Thursday, December 08, 2005

Louise Arbour on Torture - A Distinguished Canadian Voice Takes American Heat

Former Supreme Court of Canada Justice Louise Arbour has served at the United Nations as High Commissioner for Human Rights since 2004. She is internationally regarded for her previous role as chief prosecutor for tribunals into the genocide in Rwanda and human rights abuses in Yugoslavia in the 1990s.

(I should also note that Madame Arbour was my Criminal Procedure professor at Osgoode Hall Law School in the early 1980's)

According to its website, "The Office of the High Commissioner for Human Rights (OHCHR) is a department of the United Nations Secretariat. It is mandated to promote and protect the enjoyment and full realization, by all people, of all rights established in the Charter of the United Nations and in international human rights laws and treaties. The mandate includes preventing human rights violations, securing respect for all human rights, promoting international cooperation to protect human rights, coordinating related activities throughout the United Nations, and strengthening and streamlining the United Nations system in the field of human rights."

Given her unassailable background and the dire seriousness of her current mandate, my eyebrow was raised by today's BBC report as to the diplomatic backlash from America's controversial UN Amassador, John Bolton, which has followed Justice Arbour's recent comments, condemning the reported U.S. policy of rendition of terror suspects to secret, foreign jails for "questioning:"

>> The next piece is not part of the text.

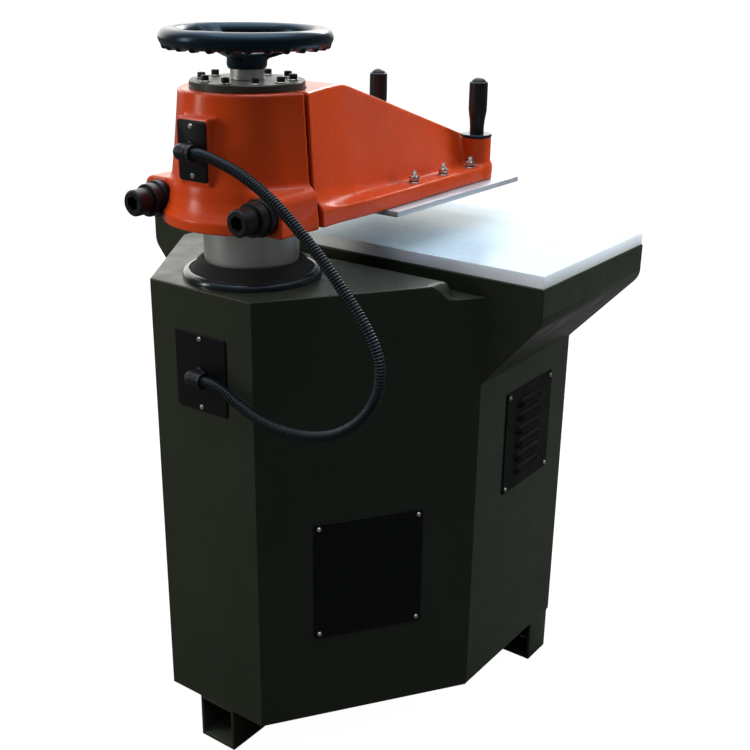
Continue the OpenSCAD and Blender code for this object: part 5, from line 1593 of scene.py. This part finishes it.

US attacks UN official on 'jails'

Washington has rebuked UN human rights commissioner Louise Arbour for criticising its anti-terror tactics as the alleged secret jails row goes on.

Ms Arbour said reports the US was using secret overseas sites to interrogate suspects harmed its moral authority and she wanted to inspect any such centres.

The US said it was inappropriate and illegitimate for her to question US conduct on the basis of media reports.

The issue is dogging a European tour by US Secretary of State Condoleezza Rice.

She will meet Nato foreign ministers on Thursday for formal talks but at a dinner on Wednesday the jails allegation reportedly already surfaced.

"There were a number of frank interventions, always respectful of Condoleezza Rice as a person," a source briefed on the dinner was quoted by Reuters news agency as saying.

On Wednesday, Ms Rice said American interrogators were bound by an international convention banning the use of torture, regardless of whether they were working in the US or abroad. "Second-guessing' Ms Arbour, a former Canadian Supreme Court justice, told reporters in New York on Wednesday that the global ban on torture was becoming a casualty of the US-led "war on terror".

She singled out the reported US policies of sending terror suspects to other countries and holding prisoners in secret detention.

"Two phenomena today are having an acutely corrosive effect on the global ban on torture and cruel, inhuman or degrading treatment," she said.

"There are lots of human rights that can be set aside temporarily in cases of emergencies, lots of them, but not the right to life and not the protection against torture," she added.

The UN human rights commissioner said the theme of Saturday's annual commemoration of the UN's adoption of the Universal Declaration of Human Rights in 1948 would be "terrorists and torturers".

She added that the US had played an important leadership role in civil and political rights but that there was now a perception they had withdrawn from the commitment to such liberties, which made it harder for the US to exercise moral leadership.

America's ambassador to the UN, John Bolton, said Ms Rice had already addressed the issue and he roundly criticised Ms Arbour. It was, he said, "inappropriate and illegitimate for an international civil servant to second-guess the conduct that we're engaged in [in] the war on terror, with nothing more as evidence than what she reads in the newspapers".